# 1 Yr And 2 Months Later.



## Genesis8 (Sep 11, 2009)

I had this little guy for 1yr and 2months. Just a updated pic of him when I first posted of him last year..


----------



## I Can Mate (Apr 8, 2010)

where is the picture?


----------



## Da' Manster! (Sep 1, 2009)

Excellent pic, Genesis!!..Invisible piranhas rock like a KISS concert!!!...

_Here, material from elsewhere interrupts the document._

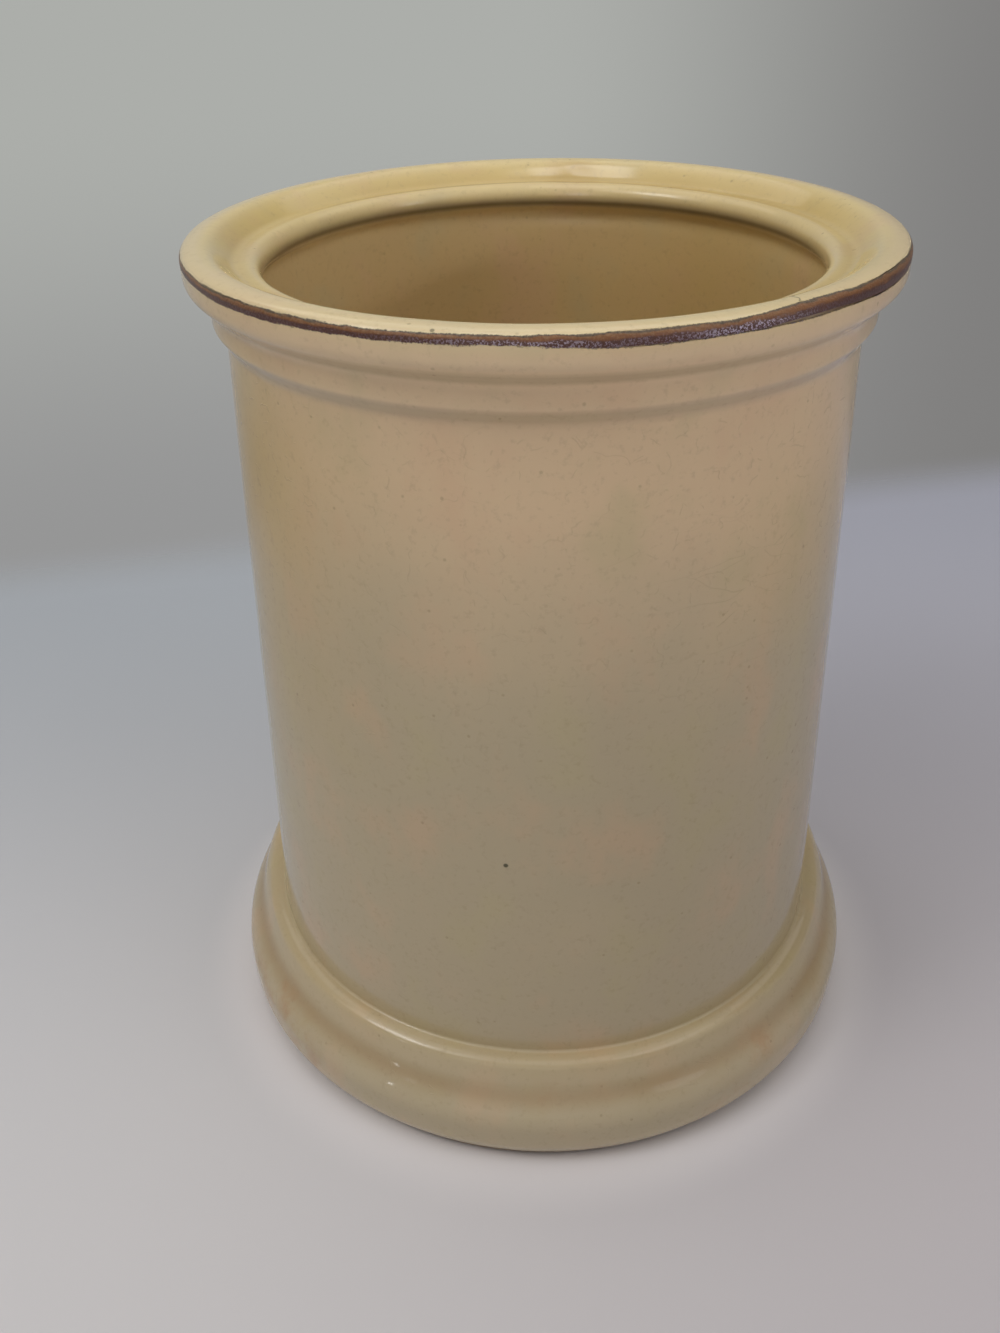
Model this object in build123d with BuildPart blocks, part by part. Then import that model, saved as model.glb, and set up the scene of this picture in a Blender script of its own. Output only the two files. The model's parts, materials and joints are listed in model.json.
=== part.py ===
from build123d import *
from math import radians, tan
import os

# A free-standing stoneware utensil crock, 175 mm tall, in its own frame: the origin is the centre of
# the base on the table, +Z is up. It is one fired pot. Its pieces are the layers that the potter lays
# one on another: the clay body, the glaze outside, the glaze inside and the brown band on the lip.
# Every length is in millimetres. Radii are measured from the axis, and they include the glaze.

# Whole pot
height = 175.0
wall_radius = 63.85
wall_taper = 4.15
wall_thickness = 6.0
floor_thickness = 7.0
floor_round = 7.0

# Foot: a ring to stand on, a rounded bead, a shallow cove and a broad roll that meets the wall in a
# sharp crease
foot_overhang = 10.1
foot_tuck = 2.9
foot_tuck_height = 5.0
foot_shoulder_height = 13.6
cove_width = 7.5
cove_height = 18.3
roll_width = 6.8
roll_height = 24.1
crease_height = 23.7
stand_edge_round = 1.2
foot_tuck_round = 7.0
foot_shoulder_round = 12.0
cove_round = 8.0
roll_round = 3.4

# Underside: bare clay, hollowed inside the ring that the pot stands on
stand_width = 7.0
base_recess = 3.0
recess_draft = 2.0

# Bead under the rim, as widths past the wall and depths below the top of the pot
bead_width = 2.3
neck_drop = 16.55
bead_bottom_drop = 13.3
bead_top_drop = 9.6
neck_round = 2.5
bead_round = 1.6
flare_round = 3.0

# Flared lip
lip_overhang = 6.35
lip_edge_drop = 5.95
lip_shoulder_drop = 0.65
crest_setback = 2.4
crest_width = 2.6
lip_edge_round = 3.0
lip_shoulder_round = 1.75
crest_outer_round = 8.0
crest_inner_round = 5.0

# Gallery inside the lip: a rounded step down to a ledge, and the roll round the mouth
gallery_drop = 3.8
ledge_width = 5.0
ledge_drop = 3.3
mouth_inset = 2.05
mouth_drop = 7.5
throat_drop = 10.2
gallery_round = 2.5
mouth_round = 2.6
throat_round = 2.0

# Glaze and band
glaze_thickness = 0.4
bare_foot_height = 1.5
band_drop = 2.6
band_reach = 0.9

# Clearances of the construction
axis_overrun = 2.0
cut_overrun = 5.0
run_share = 0.98

# Places that follow from the sizes above
foot_radius = wall_radius + foot_overhang
stand_radius = foot_radius - foot_tuck
recess_radius = stand_radius - stand_width
neck_radius = wall_radius - wall_taper
lip_radius = neck_radius + lip_overhang
crest_outer_radius = lip_radius - crest_setback
crest_inner_radius = crest_outer_radius - crest_width
mouth_radius = neck_radius - wall_thickness - mouth_inset
gallery_radius = mouth_radius + ledge_width
floor_height = base_recess + floor_thickness


def inside_corners():
    """The floor, the wall and the throat, from the axis up: radius, height and rounding of each corner."""
    return [
        (wall_radius - wall_thickness, floor_height, floor_round),
        (neck_radius - wall_thickness, height - throat_drop, throat_round),
        (mouth_radius, height - mouth_drop, throat_round),
    ]


def rim_corners():
    """The mouth, the gallery, the crest and the flared lip, from the throat outwards."""
    return [
        (mouth_radius, height - ledge_drop, mouth_round),
        (gallery_radius, height - gallery_drop, gallery_round),
        (crest_inner_radius, height, crest_inner_round),
        (crest_outer_radius, height, crest_outer_round),
        (lip_radius, height - lip_shoulder_drop, lip_shoulder_round),
        (lip_radius, height - lip_edge_drop, lip_edge_round),
    ]


def outside_corners():
    """The bead under the lip, the wall and the foot, from the lip down to the table."""
    return [
        (neck_radius + bead_width, height - bead_top_drop, flare_round),
        (neck_radius + bead_width, height - bead_bottom_drop, bead_round),
        (neck_radius, height - neck_drop, neck_round),
        (wall_radius, crease_height, 0),
        (wall_radius + roll_width, roll_height, roll_round),
        (wall_radius + cove_width, cove_height, cove_round),
        (foot_radius, foot_shoulder_height, foot_shoulder_round),
        (foot_radius, foot_tuck_height, foot_tuck_round),
        (stand_radius, 0, stand_edge_round),
    ]


def underside_corners():
    """The inner edge of the ring that the pot stands on, and the hollow inside it."""
    return [
        (recess_radius, 0, stand_edge_round),
        (recess_radius - recess_draft, base_recess, 0),
    ]


def fitted_rounds(points, rounds):
    """Each corner's rounding, drawn in only where two of them would meet on the run between."""
    spots = [Vector(*point) for point in points]
    runs = [after - before for before, after in zip(spots, spots[1:])]
    turns = [first.get_angle(second) for first, second in zip(runs, runs[1:])]
    reaches = [size * tan(radians(turn / 2)) for size, turn in zip(rounds, turns)]
    needs = [first + second for first, second in zip([0] + reaches, reaches + [0])]
    spare = [run_share * run.length for run in runs]
    room = [free / max(free, need) for free, need in zip(spare, needs)]
    return [size * min(before, after) for size, before, after in zip(rounds, room, room[1:])]


# Section of the glazed pot, from the axis over the rim and down to the table, on the XZ plane
corners = inside_corners() + rim_corners() + outside_corners() + underside_corners()
outline = [(-axis_overrun, floor_height)]
outline += [(radius, level) for radius, level, rounding in corners]
outline += [(-axis_overrun, base_recess)]
outline_rounds = fitted_rounds(outline, [rounding for radius, level, rounding in corners])

with BuildSketch(Plane.XZ) as pot_section:
    with BuildLine() as pot_outline:
        FilletPolyline(*outline, radius=outline_rounds)
        Line(outline[-1], outline[0])
    make_face()

# The clay lies one glaze thickness under the glazed surface, and it is bare underneath the pot
with BuildSketch(Plane.XZ) as clay_section:
    add(pot_section.sketch_local)
    offset(amount=-glaze_thickness, kind=Kind.INTERSECTION)
    with BuildSketch(Plane.XY, mode=Mode.PRIVATE) as bare_section:
        add(pot_section.sketch_local)
        with Locations((0, -cut_overrun)):
            Rectangle(foot_radius + cut_overrun, bare_foot_height + cut_overrun,
                      align=(Align.MIN, Align.MIN), mode=Mode.INTERSECT)
    with BuildSketch(Plane.XY, mode=Mode.PRIVATE) as floor_section:
        add(pot_section.sketch_local)
        Rectangle(stand_radius - glaze_thickness, base_recess + floor_thickness / 2,
                  align=(Align.MIN, Align.MIN), mode=Mode.INTERSECT)
    add(bare_section.sketch_local)
    add(floor_section.sketch_local)
    Rectangle(foot_radius + cut_overrun, height + cut_overrun, align=(Align.MIN, Align.MIN),
              mode=Mode.INTERSECT)

with BuildPart() as crock_body:
    add(clay_section.sketch)
    revolve(axis=Axis.Z)
crock_body.part.label = "crock_body"

# The coat is the rest of the section: the brown band parts it into an outer and an inner glaze
with BuildSketch(Plane.XZ) as coat_section:
    add(pot_section.sketch_local)
    Rectangle(foot_radius + cut_overrun, height + cut_overrun, align=(Align.MIN, Align.MIN),
              mode=Mode.INTERSECT)
    add(clay_section.sketch_local, mode=Mode.SUBTRACT)

with BuildSketch(Plane.XZ) as band_section:
    add(coat_section.sketch_local)
    with Locations((lip_radius - band_reach, height - band_drop)):
        Rectangle(band_reach + cut_overrun, band_drop + cut_overrun, align=(Align.MIN, Align.MIN),
                  mode=Mode.INTERSECT)

with BuildSketch(Plane.XZ) as glaze_section:
    add(coat_section.sketch_local)
    add(band_section.sketch_local, mode=Mode.SUBTRACT)

with BuildPart() as outer_glaze:
    add(glaze_section.sketch.faces().sort_by(Axis.X)[-1])
    revolve(axis=Axis.Z)
outer_glaze.part.label = "outer_glaze"

with BuildPart() as inner_glaze:
    add(glaze_section.sketch.faces().sort_by(Axis.X)[0])
    revolve(axis=Axis.Z)
inner_glaze.part.label = "inner_glaze"

with BuildPart() as rim_band:
    add(band_section.sketch)
    revolve(axis=Axis.Z)
rim_band.part.label = "rim_band"

os.makedirs("parts", exist_ok=True)
for piece in (crock_body, outer_glaze, inner_glaze, rim_band):
    export_step(piece.part, f"parts/{piece.part.label}.step")
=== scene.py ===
import json
import logging
import math
from dataclasses import dataclass, replace
from enum import Enum
from functools import partial, reduce
from typing import Sequence

import bpy
import numpy as np
from mathutils import Matrix, Vector


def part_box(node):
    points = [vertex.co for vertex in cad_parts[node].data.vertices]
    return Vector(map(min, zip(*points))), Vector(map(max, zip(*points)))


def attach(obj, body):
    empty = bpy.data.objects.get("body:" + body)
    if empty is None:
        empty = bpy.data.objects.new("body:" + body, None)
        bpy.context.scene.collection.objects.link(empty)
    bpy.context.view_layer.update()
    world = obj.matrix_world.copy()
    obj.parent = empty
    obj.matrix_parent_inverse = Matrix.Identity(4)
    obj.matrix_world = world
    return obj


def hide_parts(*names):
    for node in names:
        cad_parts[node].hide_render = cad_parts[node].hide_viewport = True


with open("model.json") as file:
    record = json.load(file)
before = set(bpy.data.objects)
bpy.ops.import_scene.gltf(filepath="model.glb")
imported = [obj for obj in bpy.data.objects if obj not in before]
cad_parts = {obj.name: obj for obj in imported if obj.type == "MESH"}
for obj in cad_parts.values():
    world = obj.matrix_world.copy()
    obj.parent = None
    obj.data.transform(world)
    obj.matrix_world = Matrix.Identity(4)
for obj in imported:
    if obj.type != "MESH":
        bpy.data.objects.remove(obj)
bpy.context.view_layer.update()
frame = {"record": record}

log = logging.getLogger("crock")

Array = np.ndarray
Colour = tuple[float, float, float]
Place = tuple[float, float, float]
Span = tuple[float, float]
Speck = tuple[Place, float, float]
Socket = bpy.types.NodeSocket
Input = Socket | float | Place
Inputs = dict[str | int, Input]
Reach = tuple[float, float, float, float]

# Metres in a millimetre, the millimetres within which two lengths are the same, the middle of a noise
MM = 0.001
TOUCH = 1e-4
MIDDLE = 0.5
PHOTO_PIXELS = (1000, 1333)
RISING: Span = (0.0, 1.0)
FALLING: Span = (1.0, 0.0)
EVEN: Place = (1.0, 1.0, 1.0)
OVER_MOUTH: Place = (0.0, 0.0, 0.19)
OVER_FRONT: Place = (0.01, 0.0, 0.185)


def paint(red: float, green: float, blue: float) -> Colour:
    """A linear colour from the 0 to 255 values that a screen shows.

    A screen's curve is a straight line for dark values and a lifted power above them.

    Args:
        red: Red as shown.
        green: Green as shown.
        blue: Blue as shown.

    Returns:
        The three values in linear light.
    """
    dark, slope, lift, power = 0.04045, 12.92, 0.055, 2.4
    shown = np.array([red, green, blue]) / 255
    linear = np.where(shown <= dark, shown / slope, ((shown + lift) / (1 + lift)) ** power)
    return tuple(float(value) for value in linear)


class Layer(Enum):
    """The layers that the potter laid one on another, by the frame's node of each."""

    CLAY = "crock_body"
    OUTER = "outer_glaze"
    INNER = "inner_glaze"
    BAND = "rim_band"

    def slot(self) -> str:
        """The material slot that the record gives this layer."""
        return {part["node"]: part["material_slot"] for part in frame["record"]["subparts"]}[self.value]


# Curves


def ramp(value: Array, start: Array | float, length: float) -> Array:
    """Goes straight from 0 at the start to 1 a length further on, or further back if it is negative."""
    return np.clip((value - start) / length, 0.0, 1.0)


def bell(distance: Array, spread: float) -> Array:
    """A bell curve: e to the power of minus the square of the distance over the spread."""
    return np.exp(-((distance / spread) ** 2))


def turned_from(angle: Array, degrees: float) -> Array:
    """The angle from one in degrees to each angle in radians, the short way round."""
    return np.angle(np.exp(1j * (angle - math.radians(degrees))))


# The turned section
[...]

....J/K!...yeah, no pics for me either!


----------



## balluupnetme (Oct 23, 2006)

you can email one of us the pics and we'll post em for you if you'd like


----------



## Genesis8 (Sep 11, 2009)

Yea I know, I've just email JoeDizzleMPLS the pics.


----------



## Genesis8 (Sep 11, 2009)

Thanks for the help JoeDizzleMPLS.







Sorry for the water spot because I just change the water the other day.


----------



## balluupnetme (Oct 23, 2006)

beautiful fish you got there


----------



## Genesis8 (Sep 11, 2009)

Thanks.


balluupnetme said:


> beautiful fish you got there


----------



## I Can Mate (Apr 8, 2010)

very nice rhom .


----------



## Da' Manster! (Sep 1, 2009)

Thanks Joe for posting the pic!..







...Beautiful Rhom you got there, Genesis!...Seriously, he rocks like a UB40 concert!!!..


----------



## Genesis8 (Sep 11, 2009)

Thanks, I need to get him a bigger tank though.


I Can Mate said:


> very nice rhom .


----------



## balluupnetme (Oct 23, 2006)

He looks suuuuuper healthy


----------



## Ja'eh (Jan 8, 2007)

That is a killer looking rhom you have there and the color on this guy is friggin sweet too!


----------



## Wide_Eyed_Wanderer (Aug 22, 2006)

Very cool shape


----------



## rhom15 (Dec 20, 2009)

very nice rhom


----------



## Smoke (Sep 8, 2010)

Pretty sweet! Is that Xingu, Ven, or Peru?


----------



## starbury (Jan 30, 2006)

Da said:


> Excellent pic, Genesis!!..Invisible piranhas rock like a KISS concert!!!...
> 
> 
> 
> ...


Nice rhom man like the shape. Man you are one weird dude Manster no offence but did you do a lot of hard drugs back in the day?


----------



## Ja'eh (Jan 8, 2007)

He must have to mention some of the bands that he mentions.


----------



## Da' Manster! (Sep 1, 2009)

@Ja'eh and Starbury,
No guys...I'm sober and clean cut!...Did a little weed back in the day but that was about it!...I like just about everything 60's, 70's, and 80's when it comes to music!...The best era's of all time!...Different varities!..Soft rock, classic rock, heavy metal, pop, a little R & B, etc, etc...!!!..Well, I hope that clears up things a little bit!..


----------



## flex fish (Aug 20, 2010)

Who can I email my pics to I would like to post them here and on the disease site, I have a 14" rhom and I have good pics of him, I also have a piraya I got to 13" in a 125 that got eaten I'd like to post


----------



## Genesis8 (Sep 11, 2009)

You can email JoeDizzleMpls.


flex fish said:


> Who can I email my pics to I would like to post them here and on the disease site, I have a 14" rhom and I have good pics of him, I also have a piraya I got to 13" in a 125 that got eaten I'd like to post


----------



## T-wag (May 21, 2009)

sexyyy rhom


----------